The pre-mortem is a technique often used in the private sector to identify and mitigate key risks to major projects. A pre-mortem is conducted after the project plan is developed, but before it is launched. The facilitator informs participants who have been involved and/or briefed on the project plan that the project has been implemented… and that it has then failed spectacularly. The participants’ job is to identify plausible reasons why abject failure may have occurred, assess which failure modes are at all likely, and suggest ways to modify the project and its implementation plan as appropriate.
Though the pre-mortem technique is straightforward and may seem simplistic, it has proved quite useful in the private sector. Research has shown that it is generally easier for people to develop plausible reasons for future events if they imagine that the event (in this case the failure) has already occurred. In addition, particularly if led by an effective facilitator, participants will feel not only free but incentivized to come up with insightful failure scenarios.

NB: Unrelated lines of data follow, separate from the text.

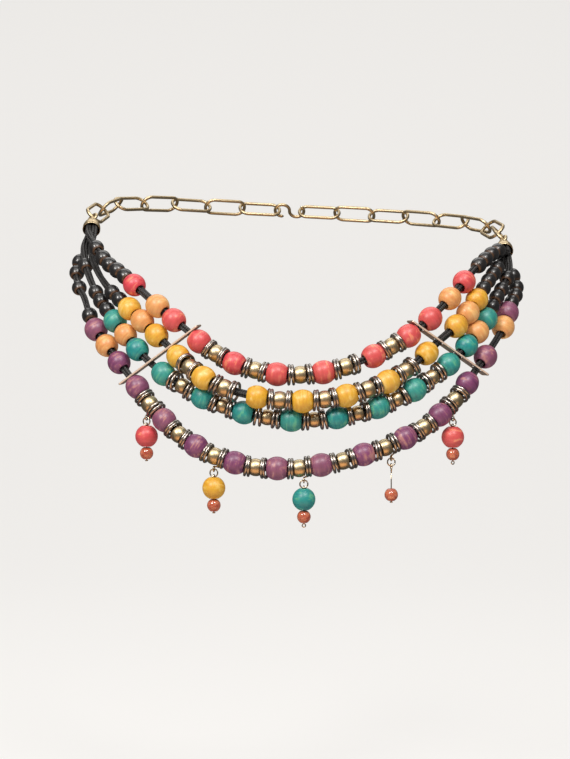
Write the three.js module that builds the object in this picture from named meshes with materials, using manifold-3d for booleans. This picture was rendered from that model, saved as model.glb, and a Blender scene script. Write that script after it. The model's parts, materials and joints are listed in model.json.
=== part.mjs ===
// A beaded chain belt worn round the hips: four strands of black waxed cord threaded with wooden,
// brass and dark beads, two brass spacer strips, cord ends in brass caps, and a chain with a hook behind.
// Millimetres, +Z up, +X to the wearer's left as seen from the front, -Y to the front.
// The origin is the middle of the waist opening, level with the cord ends.
import * as THREE from "three";
import { mergeVertices } from "three/addons/utils/BufferGeometryUtils.js";
import Module from "manifold-3d";

const wasm = await Module();
wasm.setup();

// Half width and half depth of a general figure's waist and hips, from low to high.
const FIGURE = [
  { z: -230, halfWidth: 150, halfDepth: 107 },
  { z: -144, halfWidth: 148, halfDepth: 106 },
  { z: -92, halfWidth: 142, halfDepth: 104 },
  { z: -38, halfWidth: 128, halfDepth: 97 },
  { z: 0, halfWidth: 113, halfDepth: 86 },
  { z: 40, halfWidth: 108, halfDepth: 82 },
];

// Bead, ring and cord sizes.
const CORD_RADIUS = 2.05;
const CORD_END_RADIUS = 1.4;
const CORD_TAPER = 11;
const WOOD = { length: 10.4, radius: 6, face: 3 };
const SIDE_WOOD = { length: 11, radius: 6.05, face: 2.9 };
const DARK = { length: 7.8, radius: 4, face: 2.3 };
const BRASS = { length: 5.6, radius: 4.45, face: 3.4 };
const SMALL_BRASS = { length: 5, radius: 3.95, face: 3 };
const RING_RADIUS = 5.35;
const RING_VALLEY = 3.3;
const RING_PLACES = [0.27, 0.73];
const STRAND_SIDES = 7;
const SEAM = 0.3;

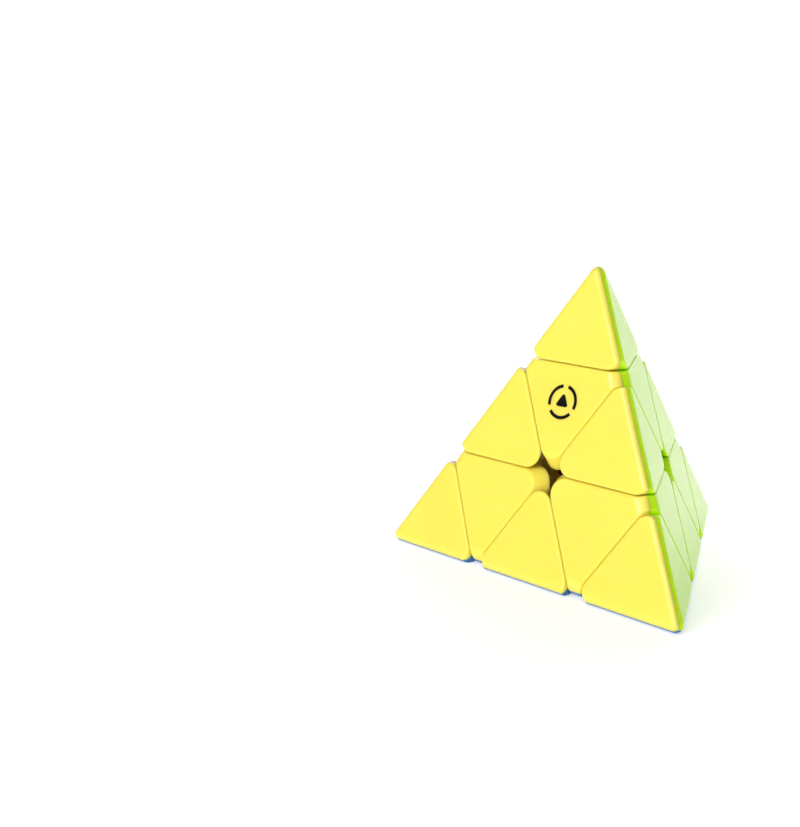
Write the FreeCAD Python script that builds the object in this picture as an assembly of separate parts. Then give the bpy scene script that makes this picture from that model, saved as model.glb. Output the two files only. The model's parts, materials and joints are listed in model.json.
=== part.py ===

The pre-mortem is not well-known in the national security sector, but we have used it successfully on many occasions to identify and mitigate risks inherent in strategies, plans, and concepts. One of us (Miller) was introduced to the technique by LtGen. (ret.) Paul Van Riper when Miller was leading an external red team that reviewed joint concepts and strategies for OSD and the Joint Staff from 2002-2007; out of a couple dozen concept reviews, the red team (and more importantly the sponsors) never failed to learn something new from conducting a premortem. We have also found conducting a pre-mortem very useful in assessing defense strategies (including those in QDRs as well as regional and functional strategies).
It is worth doing a quick pre-mortem on the idea of conducting a pre-mortem in the development of national security strategies and plans. Three potential pitfalls stand out. First, the results may be used inappropriately within government by internal opponents of the strategy or plan (“Mr. Secretary, this strategy is obviously flawed: we found a dozen major problems in no more than an hour”). Second, results or just the fact of a pre-mortem may leak to the press or Congress, resulting in a skewing of the issues, and potentially undermining support for the strategy. And third, some participants could intentionally or inadvertently use the process to water down the strategy or plan, or drag out the process in a futile effort to minimize all risk. In today’s world, a very low-risk plan may also have little or no upside.
Because of these potential pitfalls of using the pre-mortem in government, we have done so quietly in a trusted group and without a written record.